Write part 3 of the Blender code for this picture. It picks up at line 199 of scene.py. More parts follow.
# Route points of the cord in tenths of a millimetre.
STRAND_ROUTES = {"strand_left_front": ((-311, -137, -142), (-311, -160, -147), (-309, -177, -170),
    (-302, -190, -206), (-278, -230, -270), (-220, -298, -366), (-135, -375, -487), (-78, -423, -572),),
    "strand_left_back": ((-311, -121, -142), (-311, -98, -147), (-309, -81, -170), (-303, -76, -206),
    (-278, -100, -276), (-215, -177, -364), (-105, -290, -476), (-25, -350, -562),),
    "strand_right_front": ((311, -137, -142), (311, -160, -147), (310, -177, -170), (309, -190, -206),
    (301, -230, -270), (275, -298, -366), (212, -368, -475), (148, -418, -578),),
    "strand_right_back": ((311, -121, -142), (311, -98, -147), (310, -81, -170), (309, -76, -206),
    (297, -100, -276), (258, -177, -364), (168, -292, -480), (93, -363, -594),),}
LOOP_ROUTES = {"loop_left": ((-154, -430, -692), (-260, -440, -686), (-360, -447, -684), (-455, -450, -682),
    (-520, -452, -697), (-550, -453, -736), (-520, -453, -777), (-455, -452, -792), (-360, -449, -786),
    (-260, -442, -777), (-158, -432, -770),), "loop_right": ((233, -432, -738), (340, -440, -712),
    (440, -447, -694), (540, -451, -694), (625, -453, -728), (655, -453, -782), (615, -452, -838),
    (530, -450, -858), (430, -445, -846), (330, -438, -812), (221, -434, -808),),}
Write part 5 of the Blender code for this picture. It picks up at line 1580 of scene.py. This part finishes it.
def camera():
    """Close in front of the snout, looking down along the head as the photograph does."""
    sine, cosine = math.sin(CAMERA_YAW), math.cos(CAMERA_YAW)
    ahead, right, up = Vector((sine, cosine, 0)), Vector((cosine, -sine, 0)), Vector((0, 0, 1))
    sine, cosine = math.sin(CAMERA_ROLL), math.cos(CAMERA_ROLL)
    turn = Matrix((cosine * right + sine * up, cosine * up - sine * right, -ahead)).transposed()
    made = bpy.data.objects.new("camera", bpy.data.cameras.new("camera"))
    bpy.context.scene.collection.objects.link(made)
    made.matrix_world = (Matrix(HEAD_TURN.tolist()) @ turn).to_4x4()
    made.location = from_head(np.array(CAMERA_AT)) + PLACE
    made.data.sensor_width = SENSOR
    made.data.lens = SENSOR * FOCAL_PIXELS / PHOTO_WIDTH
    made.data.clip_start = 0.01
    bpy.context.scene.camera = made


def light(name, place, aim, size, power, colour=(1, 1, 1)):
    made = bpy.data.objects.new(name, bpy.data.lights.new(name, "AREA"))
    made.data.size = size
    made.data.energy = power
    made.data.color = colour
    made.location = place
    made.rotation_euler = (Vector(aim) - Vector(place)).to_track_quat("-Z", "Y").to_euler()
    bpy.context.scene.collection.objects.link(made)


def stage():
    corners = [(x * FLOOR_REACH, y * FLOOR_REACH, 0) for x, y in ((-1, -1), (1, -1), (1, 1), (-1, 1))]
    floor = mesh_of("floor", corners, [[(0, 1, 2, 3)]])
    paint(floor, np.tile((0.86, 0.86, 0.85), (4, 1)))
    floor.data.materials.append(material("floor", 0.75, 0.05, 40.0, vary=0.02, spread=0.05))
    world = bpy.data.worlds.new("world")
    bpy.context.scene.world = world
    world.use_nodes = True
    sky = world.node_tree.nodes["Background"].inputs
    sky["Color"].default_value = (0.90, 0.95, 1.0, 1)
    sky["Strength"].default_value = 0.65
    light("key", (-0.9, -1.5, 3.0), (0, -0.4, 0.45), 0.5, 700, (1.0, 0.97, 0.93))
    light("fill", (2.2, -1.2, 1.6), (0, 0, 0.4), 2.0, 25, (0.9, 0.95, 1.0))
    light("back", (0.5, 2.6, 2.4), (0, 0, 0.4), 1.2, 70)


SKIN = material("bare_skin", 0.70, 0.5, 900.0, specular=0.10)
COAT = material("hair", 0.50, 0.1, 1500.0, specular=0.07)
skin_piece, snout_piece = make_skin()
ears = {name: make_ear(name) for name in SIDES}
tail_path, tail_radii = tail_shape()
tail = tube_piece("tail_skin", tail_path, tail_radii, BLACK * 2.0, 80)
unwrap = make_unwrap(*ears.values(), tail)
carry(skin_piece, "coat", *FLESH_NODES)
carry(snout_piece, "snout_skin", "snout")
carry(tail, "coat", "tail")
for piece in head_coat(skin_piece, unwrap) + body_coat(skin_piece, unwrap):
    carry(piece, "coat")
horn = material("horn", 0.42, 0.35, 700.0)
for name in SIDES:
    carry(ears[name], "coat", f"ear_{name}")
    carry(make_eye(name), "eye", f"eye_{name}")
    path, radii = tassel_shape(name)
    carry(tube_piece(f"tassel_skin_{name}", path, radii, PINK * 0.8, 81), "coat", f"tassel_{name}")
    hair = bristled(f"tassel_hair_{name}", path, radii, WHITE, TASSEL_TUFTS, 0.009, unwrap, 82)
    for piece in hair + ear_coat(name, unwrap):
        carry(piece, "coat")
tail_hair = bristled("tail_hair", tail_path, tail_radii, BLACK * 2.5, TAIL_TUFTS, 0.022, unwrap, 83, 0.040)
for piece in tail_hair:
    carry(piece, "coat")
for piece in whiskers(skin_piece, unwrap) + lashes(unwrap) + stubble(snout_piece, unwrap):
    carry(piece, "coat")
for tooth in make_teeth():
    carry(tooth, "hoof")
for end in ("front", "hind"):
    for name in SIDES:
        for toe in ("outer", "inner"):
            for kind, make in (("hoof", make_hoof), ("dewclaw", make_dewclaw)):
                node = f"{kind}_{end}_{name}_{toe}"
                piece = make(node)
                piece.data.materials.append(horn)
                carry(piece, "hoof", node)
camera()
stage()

● ● ● ● ●

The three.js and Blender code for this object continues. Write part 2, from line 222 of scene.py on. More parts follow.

● ● ● ● ●

Using the entries above, return exactly the lines from the line with "Write part 5" to the line with "bpy.context.scene.camera = made", counting both of those lines.

**Solution to this exercise**:
Write part 5 of the Blender code for this picture. It picks up at line 1580 of scene.py. This part finishes it.
def camera():
    """Close in front of the snout, looking down along the head as the photograph does."""
    sine, cosine = math.sin(CAMERA_YAW), math.cos(CAMERA_YAW)
    ahead, right, up = Vector((sine, cosine, 0)), Vector((cosine, -sine, 0)), Vector((0, 0, 1))
    sine, cosine = math.sin(CAMERA_ROLL), math.cos(CAMERA_ROLL)
    turn = Matrix((cosine * right + sine * up, cosine * up - sine * right, -ahead)).transposed()
    made = bpy.data.objects.new("camera", bpy.data.cameras.new("camera"))
    bpy.context.scene.collection.objects.link(made)
    made.matrix_world = (Matrix(HEAD_TURN.tolist()) @ turn).to_4x4()
    made.location = from_head(np.array(CAMERA_AT)) + PLACE
    made.data.sensor_width = SENSOR
    made.data.lens = SENSOR * FOCAL_PIXELS / PHOTO_WIDTH
    made.data.clip_start = 0.01
    bpy.context.scene.camera = made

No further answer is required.